И вот он и день; солнце и верно светит — и уж весна; только выходят они из «главного входа» — тут нет газонов; и вот и машина; он ведет Машу за руку, в другой — ее «узел» («накопилось барахла» за недели!); кошелка для кукол — в щепоти; и она, идя, поворачивает щенячье, сияющее и ясное личико — смотрит ему в лицо.

Улыбается; зуба нет.

Он улыбается.

Улыбается.

Что из того, если далее — более тяжкое?

Может, счастье человеческое — это и есть миг в апреле, когда ты ведешь дочку за руку.

Они едут.

«Экое чудо, — думает Алексей. — Экое чудо.
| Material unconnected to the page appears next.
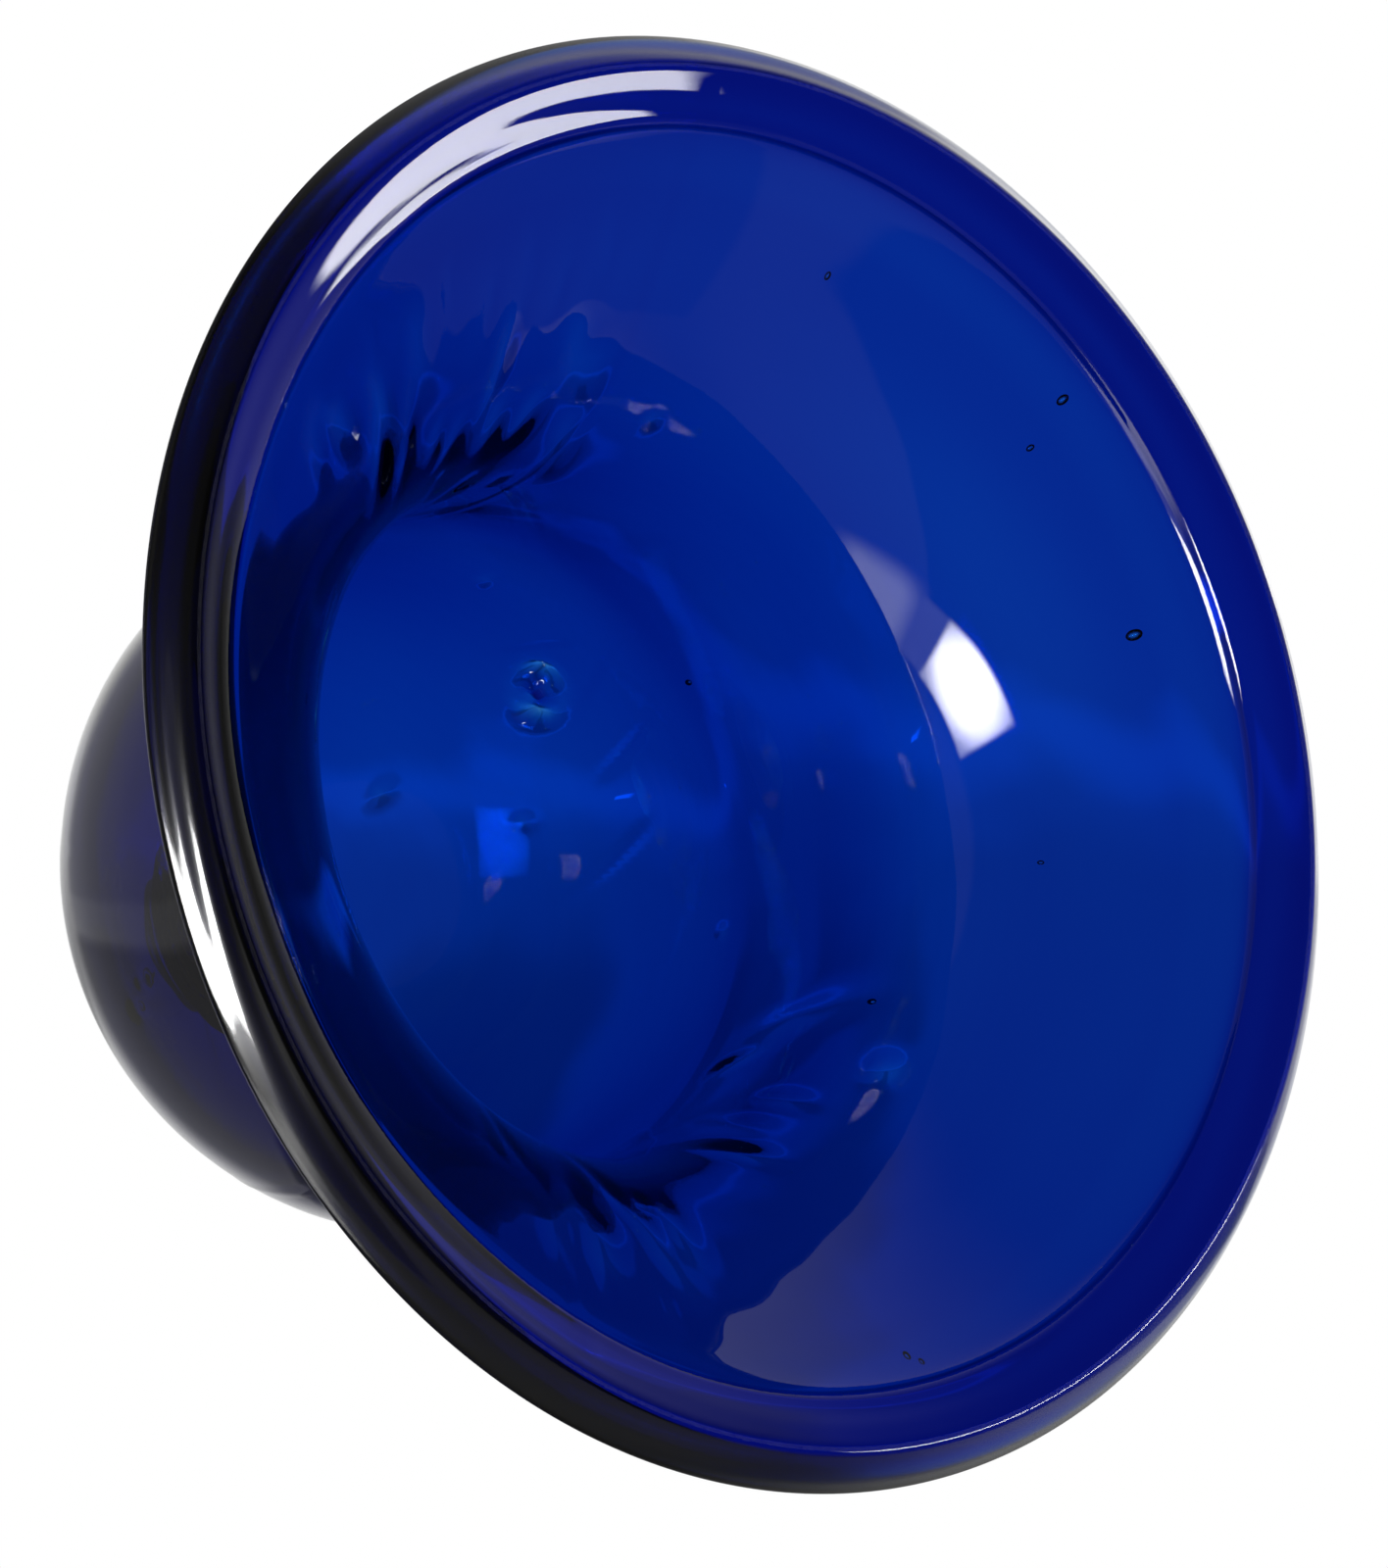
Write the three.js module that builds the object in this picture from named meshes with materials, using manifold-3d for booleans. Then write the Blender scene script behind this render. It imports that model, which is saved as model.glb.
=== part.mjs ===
// A hanging bell of cobalt-blue glass with its crown fitting. Millimetres, +Z up.
// The bell stands mouth down on its rim: the origin is on the bell's axis, in the plane of the mouth.
import * as THREE from 'three';
import { mergeVertices } from 'three/addons/utils/BufferGeometryUtils.js';
import Module from 'manifold-3d';

const wasm = await Module();
wasm.setup();

// Driving dimensions of the glass
const RIM_R = 75; // widest radius, at the edge of the flange
const WALL = 3.4; // glass thickness of skirt and crown
const CROWN_R = 0.542 * RIM_R; // outer radius of the globe-shaped crown
const CROWN_Z = 0.84 * RIM_R; // height of the crown's centre above the mouth
const CROWN_END = 98; // degrees from the pole to where the globe turns into the waist
const STEP = [0.864 * RIM_R, 3.3]; // radius and height at which the skirt starts, above a small step
const STEP_LIP = [0.871 * RIM_R, 1.95]; // the lip of the step, where the flange's face ends
const SKIRT_LEAN = 52; // degrees between the axis and the skirt where it starts
const SKIRT_PULL = [0.364, 0.589]; // share of the skirt's span over which its ends keep their directions
const FOOT = [70.4, 71.4]; // inner and outer radius of the flat ring that the bell stands on
const BEVEL_CORNER = [73.6, 1.6]; // where the directions of the bevel's two ends cross
const BEVEL_END = [74.4, 2.55]; // the bevel runs from the foot to here
const EDGE_Z = [3.2, 3.4]; // heights between which the flange is widest
const BACK_ROUNDING = [73.5, 4.2]; // where the rounding above the widest radius ends
const BACK_CORNER_Z = 3.9; // height at which the flange's upper side would reach the widest radius
const FLANGE_ROOT = [68, 5.4]; // the flange's upper side slopes up to here and meets the skirt
const HOLE_R = 4; // hole through the pole of the crown
const SHELL_TURN = 64; // facets round the glass
const SKIRT_STEPS = 11; // facets up the skirt
const CROWN_STEPS = 10; // facets from the waist to the crown hole
const BEND_STEPS = 3; // facets of each rounding of the flange

// Driving dimensions of the crown fitting
const GAP = 0.3; // clearance between touching pieces
const SMALL_TURN = 24; // facets round the small pieces
const DOME_STEPS = 3; // facets from the bore to the edge of a dished piece
const BOLT_R = 2.5;
const GASKET_R = 8; // outer gasket, under the cap
const INNER_GASKET_R = 6.8;
const GASKET_T = 1.5;
const SLEEVE_LENGTH = 2.6; // sleeve of the outer gasket that lines the crown hole
const CAP_R = 12;
const CAP_T = 1;
const COLLAR_R = 5;
const COLLAR_T = 1.4;
const EYE_R = 3.5; // centre line radius of the bolt's eye
const EYE_WIRE_R = 1.3;
const EYE_SUNK = 0.6; // depth to which the eye is sunk into the collar
const RING_R = 8; // centre line radius of the hanging ring
const RING_WIRE_R = 1;
const WASHER_R = 6.5;
const WASHER_T = 1.2;
const NUT_FLATS = 8; // width across the flats of both nuts
const CLAMP_NUT_T = 3.2;
const LOCK_NUT_T = 2.2;
const BOLT_END = 1.6; // length of bolt below the lock nut
const CHAMFER = 0.5;

const rad = THREE.MathUtils.degToRad;
const apexOut = CROWN_Z + CROWN_R;
const apexIn = apexOut - WALL;

const glass = new THREE.MeshStandardMaterial({ color: '#0a2fa0', roughness: 0.06, opacity: 0.5 });
glass.transparent = true;
const brass = new THREE.MeshStandardMaterial({ color: '#b08d4a', roughness: 0.38, metalness: 1 });
const rubber = new THREE.MeshStandardMaterial({ color: '#1c1c1e', roughness: 0.8 });

// ---- helpers -------------------------------------------------------------------------------

// Turns an outline of [radius, height] points about the Z axis. The outline runs counter-clockwise,
// and is closed here unless it starts and ends on the axis.
function turned(outline, turn = SMALL_TURN) {
  const closed = outline[0][0] > 0 ? [...outline, outline[0]] : outline;
  const points = closed.map(([r, z]) => new THREE.Vector2(r, z));
  return new THREE.LatheGeometry(points, turn).rotateX(Math.PI / 2);
}

// Points of an elliptical arc in the outline's plane. Angles are in degrees from straight up, outwards.
function arc([centreR, centreZ], [width, height], from, to, steps) {
  return Array.from({ length: steps + 1 }, (_, i) => {
    const angle = rad(from + ((to - from) * i) / steps);
    return [centreR + width * Math.sin(angle), centreZ + height * Math.cos(angle)];
  });
}

// Points of a curve from start to end that leaves and arrives in the directions of the corner.
function bend(start, corner, end) {
  const points = [start, corner, end].map((point) => new THREE.Vector2(...point));
  return new THREE.QuadraticBezierCurve(...points).getPoints(BEND_STEPS).map(({ x, y }) => [x, y]);
}

// The angle from the pole at which a sphere about the axis has the given distance from the axis.
function poleAngle(radius, distance) {
  return THREE.MathUtils.radToDeg(Math.asin(distance / radius));
}

// Part of a sphere about the crown's centre, between two distances from the axis.
function domeArc(radius, fromR, toR) {
  return arc([0, CROWN_Z], [radius, radius], poleAngle(radius, fromR), poleAngle(radius, toR), DOME_STEPS);
}

// A dished ring that follows the crown: its underside is `under` from the crown's centre.
function dishedRing(under, thickness, holeR, outerR) {
  return turned([...domeArc(under, holeR, outerR), ...domeArc(under + thickness, outerR, holeR)]);
}

function ringOfWire(centreR, wireR, turn, wireTurn) {
  return new THREE.TorusGeometry(centreR, wireR, wireTurn, turn);
}

function toSolid(geometry) {
  const bare = geometry.clone();
  bare.deleteAttribute('normal');
  bare.deleteAttribute('uv');
  const merged = mergeVertices(bare, 1e-4);
  const mesh = new wasm.Mesh({
    numProp: 3,
    vertProperties: new Float32Array(merged.attributes.position.array),
    triVerts: new Uint32Array(merged.index.array),
  });
  return new wasm.Manifold(mesh);
}

function toGeometry(solid) {
  const mesh = solid.getMesh();
  const geometry = new THREE.BufferGeometry();
  geometry.setAttribute('position', new THREE.BufferAttribute(new Float32Array(mesh.vertProperties), 3));
  geometry.setIndex(new THREE.BufferAttribute(new Uint32Array(mesh.triVerts), 1));
  geometry.computeVertexNormals();
  return geometry;
}

function piece(name, geometry, material, z = 0) {
  const mesh = new THREE.Mesh(geometry, material);
  mesh.name = name;
  mesh.position.z = z;
  return mesh;
}

// ---- the glass -----------------------------------------------------------------------------

// The skirt's inner surface, from the step inside the flange up to the waist, as a curve
// that leaves the step at SKIRT_LEAN and runs smoothly into the globe of the crown.
function skirtInside() {
  const end = rad(CROWN_END);
  const innerR = CROWN_R - WALL;
  const start = new THREE.Vector2(...STEP);
  const waist = new THREE.Vector2(innerR * Math.sin(end), CROWN_Z + innerR * Math.cos(end));
  const span = start.distanceTo(waist);
  const lean = new THREE.Vector2(-Math.sin(rad(SKIRT_LEAN)), Math.cos(rad(SKIRT_LEAN)));
  const rise = new THREE.Vector2(-Math.cos(end), Math.sin(end));
  const leave = start.clone().addScaledVector(lean, span * SKIRT_PULL[0]);
  const arrive = waist.clone().addScaledVector(rise, -span * SKIRT_PULL[1]);
  return new THREE.CubicBezierCurve(start, leave, arrive, waist);
}

// Outline of the glass: up the inside, round the crown hole, down the outside, round the flange.
function shellOutline() {
  const skirt = skirtInside();
  const inside = [];
  const outside = [];
  for (let i = 0; i <= SKIRT_STEPS; i += 1) {
    const at = skirt.getPoint(i / SKIRT_STEPS);
    const along = skirt.getTangent(i / SKIRT_STEPS);
    inside.push([at.x, at.y]);
    outside.unshift([at.x + along.y * WALL, at.y - along.x * WALL]);
  }
  const innerR = CROWN_R - WALL;
  const holeIn = poleAngle(innerR, HOLE_R);
  const holeOut = poleAngle(CROWN_R, HOLE_R);
  const crownIn = arc([0, CROWN_Z], [innerR, innerR], CROWN_END, holeIn, CROWN_STEPS);
  const crownOut = arc([0, CROWN_Z], [CROWN_R, CROWN_R], holeOut, CROWN_END, CROWN_STEPS);
  const aboveFlange = outside.filter(([, z]) => z > FLANGE_ROOT[1] + 1);
  const back = bend(BACK_ROUNDING, [RIM_R, BACK_CORNER_Z], [RIM_R, EDGE_Z[1]]);
  const bevel = bend(BEVEL_END, BEVEL_CORNER, [FOOT[1], 0]);
  return [
    ...inside, ...crownIn.slice(1), ...crownOut.slice(0, -1), ...aboveFlange,
    FLANGE_ROOT, ...back, [RIM_R, EDGE_Z[0]], ...bevel, [FOOT[0], 0], STEP_LIP,
  ];
}

function bellShell() {
  return piece('bell_shell', turned(shellOutline().reverse(), SHELL_TURN), glass);
}

// ---- the crown fitting, from the outside in --------------------------------------------------

const gasketUnder = CROWN_R + GAP;
const capUnder = gasketUnder + GASKET_T + GAP;
const collarZ = CROWN_Z + capUnder + CAP_T + GAP;
const eyeZ = collarZ + COLLAR_T + EYE_R + EYE_WIRE_R - EYE_SUNK;
const washerTop = apexIn - GAP - GASKET_T - GAP;
const clampNutTop = washerTop - WASHER_T - GAP;
const lockNutTop = clampNutTop - CLAMP_NUT_T - GAP;
const boltBottom = lockNutTop - LOCK_NUT_T - BOLT_END;

// A soft disc under the cap, with a sleeve that keeps the bolt off the edge of the crown hole.
function outerGasket() {
  const boreR = BOLT_R + GAP;
  const sleeveR = HOLE_R - GAP;
  const sleeveZ = apexOut - SLEEVE_LENGTH;
  const outline = [
    [boreR, sleeveZ],
    [sleeveR, sleeveZ],
    ...domeArc(gasketUnder, sleeveR, GASKET_R),
    ...domeArc(gasketUnder + GASKET_T, GASKET_R, boreR),
  ];
  return piece('outer_gasket', turned(outline), rubber);
}

function crownCap() {
  return piece('crown_cap', dishedRing(capUnder, CAP_T, BOLT_R + GAP, CAP_R), brass);
}

// The bolt's shank and collar are turned; its eye is a ring of wire joined to the collar.
function hangerBolt() {
  const shank = turned([
    [0, boltBottom],
    [BOLT_R - CHAMFER, boltBottom],
    [BOLT_R, boltBottom + CHAMFER],
    [BOLT_R, collarZ],
    [COLLAR_R, collarZ],
    [COLLAR_R, collarZ + COLLAR_T - CHAMFER],
    [COLLAR_R - CHAMFER, collarZ + COLLAR_T],
    [0, collarZ + COLLAR_T],
  ]);
  const eye = ringOfWire(EYE_R, EYE_WIRE_R, 24, 10).rotateY(Math.PI / 2).translate(0, 0, eyeZ);
  return piece('hanger_bolt', toGeometry(toSolid(shank).add(toSolid(eye))), brass);
}

function innerGasket() {
  const boreR = BOLT_R + GAP;
  const outline = [
    [boreR, washerTop + GAP],
    [INNER_GASKET_R, washerTop + GAP],
    ...domeArc(CROWN_R - WALL - GAP, INNER_GASKET_R, boreR),
  ];
  return piece('inner_gasket', turned(outline), rubber);
}

function innerWasher() {
  const boreR = BOLT_R + GAP;
  const outline = [
    [boreR, -WASHER_T],
    [WASHER_R, -WASHER_T],
    [WASHER_R, 0],
    [boreR, 0],
  ];
  return piece('inner_washer', turned(outline), brass, washerTop);
}

// A hexagon nut with a plain bore and corners chamfered on its lower side.
function hexNut(name, thickness, topZ) {
  const cornerR = NUT_FLATS / 2 / Math.cos(rad(30));
  const hexagon = toSolid(new THREE.CylinderGeometry(cornerR, cornerR, thickness, 6).rotateX(Math.PI / 2));
  const blank = toSolid(turned([
    [BOLT_R + GAP, -thickness],
    [cornerR - CHAMFER, -thickness],
    [cornerR + CHAMFER, CHAMFER - thickness],
    [cornerR + CHAMFER, thickness],
    [BOLT_R + GAP, thickness],
  ]));
  const nut = hexagon.translate(0, 0, -thickness / 2).intersect(blank);
  return piece(name, toGeometry(nut), brass, topZ);
}

function hangingRing() {
  const ring = ringOfWire(RING_R, RING_WIRE_R, 36, 8).rotateX(Math.PI / 2);
  return piece('hanging_ring', ring, brass, eyeZ + RING_R);
}

const fitting = new THREE.Group();
fitting.add(
  outerGasket(),
  crownCap(),
  hangerBolt(),
  innerGasket(),
  innerWasher(),
  hexNut('clamp_nut', CLAMP_NUT_T, clampNutTop),
  hexNut('lock_nut', LOCK_NUT_T, lockNutTop),
  hangingRing(),
);

const bell = new THREE.Group();
bell.add(bellShell(), fitting);

export default bell;
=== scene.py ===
"""Looks for a hanging bell of cobalt-blue glass with a brass crown fitting. Metres, +Z up.

The bell stands mouth down on its rim at the origin, and the camera looks up into its mouth.
"""
import math

import bpy
import numpy as np
from mathutils import Matrix, Vector


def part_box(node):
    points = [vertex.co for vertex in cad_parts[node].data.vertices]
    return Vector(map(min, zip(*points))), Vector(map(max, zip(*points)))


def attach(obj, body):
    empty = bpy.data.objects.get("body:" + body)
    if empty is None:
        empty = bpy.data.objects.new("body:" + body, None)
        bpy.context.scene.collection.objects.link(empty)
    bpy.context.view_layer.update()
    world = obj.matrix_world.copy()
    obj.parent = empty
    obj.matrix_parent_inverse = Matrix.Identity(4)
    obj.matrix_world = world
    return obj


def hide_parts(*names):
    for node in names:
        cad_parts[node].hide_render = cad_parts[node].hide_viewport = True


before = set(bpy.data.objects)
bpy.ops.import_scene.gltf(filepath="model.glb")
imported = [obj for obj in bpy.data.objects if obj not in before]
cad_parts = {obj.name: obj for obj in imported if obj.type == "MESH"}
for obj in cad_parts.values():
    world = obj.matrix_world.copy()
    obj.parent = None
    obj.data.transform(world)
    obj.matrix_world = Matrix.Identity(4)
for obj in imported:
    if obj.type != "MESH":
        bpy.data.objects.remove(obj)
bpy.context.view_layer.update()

MM = 0.001

# ---- sizes of the glass -----------------------------------------------------------------------

RIM_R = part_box("bell_shell")[1].x
WALL = 3.4 * MM
CROWN_R = 0.542 * RIM_R  # outer radius of the globe-shaped crown
CROWN_Z = 0.84 * RIM_R  # height of its centre
CROWN_END = 98  # degrees from the pole to where the globe turns into the waist
STEP = (0.864 * RIM_R, 3.3 * MM)  # where the skirt starts, above the step inside the flange
STEP_LIP = (0.871 * RIM_R, 1.95 * MM)
SKIRT_LEAN = 52  # degrees between the axis and the skirt where it starts
SKIRT_PULL = (0.364, 0.589)  # how far its curve keeps to the directions of its two ends
FOOT = (70.4 * MM, 71.4 * MM)  # flat ring that the bell stands on
BEVEL_CORNER = (73.6 * MM, 1.6 * MM)  # where the directions of the bevel's two ends cross
BEVEL_END = (74.4 * MM, 2.55 * MM)  # the bevel runs from the foot to here
EDGE_Z = (3.2 * MM, 3.4 * MM)  # heights between which the flange is widest
BACK_CORNER_Z = 3.9 * MM  # where the flange's upper side would reach the widest radius
BACK_ROUNDING = 1.5 * MM
FLANGE_ROOT = (67 * MM, 5.6 * MM)  # where the flange's upper side meets the skirt
HOLE_R = 4 * MM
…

Всё так и есть».

«Но какое же чудо? аппендицит есть аппендицит… хоть и сложный; при антибиотиках…», — отвечает ему кто-то.

И он улыбается… он улыбается — и только.

У их дома — они выгружаются из такси — навстречу неожиданно — футуролог.

— О!

— О!

— А я тут… к знакомым. Это и есть… любовь? — улыбается футуролог, глядя на Машу — немедленно доверчиво и улыбчиво — ожидая радости! — уставившуюся ему в лицо, повернувшись к нему всем телом.

— Это, — говорит Алексей.

— Любовь к своему детищу — еще не Любовь, — все же не преминул ввернуть футуролог, улыбаясь глядя на Машу. — Впрочем, и у меня — дети.

«Большую букву» он «дал» — да, тоном, — как извечно любят интеллигенты подчеркивать сложные оттенки и столкновения чувств и смыслов.

— Небось Любовь, — счастливо и безмятежно говорит Алексей — и тоже давая тоном.

Через секунду как холод — как светлая, но холодная ведьма касается его тайного взора — его души; что?

Что?

Откуда?

«А, Ирина».

«Куба».

«Вот вспомнил».

«Прощай, «мулатка».

«Прощай, коньяки чертовы».

«Прощай, больница, с чьим образом связан твой образ».

«Прости ты прощай, Ирина», — мысленно разговаривает с собой Алексей.

Туманятся, но не исчезают громадные, «вопросительные» глаза…

Но вопрос их — не о Любви.

1978—1985

notes

Примечания

1

Смотрите книги «Огонь в синеве», «Спасское-Лутовиново», «Душа года» и др. Порядок чтения: «Травинки во льду», «Свет и тени заката», «Олень в тумане», «Душа — Наташа», «Спасское-Лутовиново», «Чужая», «Солнце», «Клуб веселых, находчивых и благословляющих», а затем «Приложение к роману»: также цикл. В «Чужой» всё позже «Солнца», но читать следует сначала «Чужую», потом «Солнце».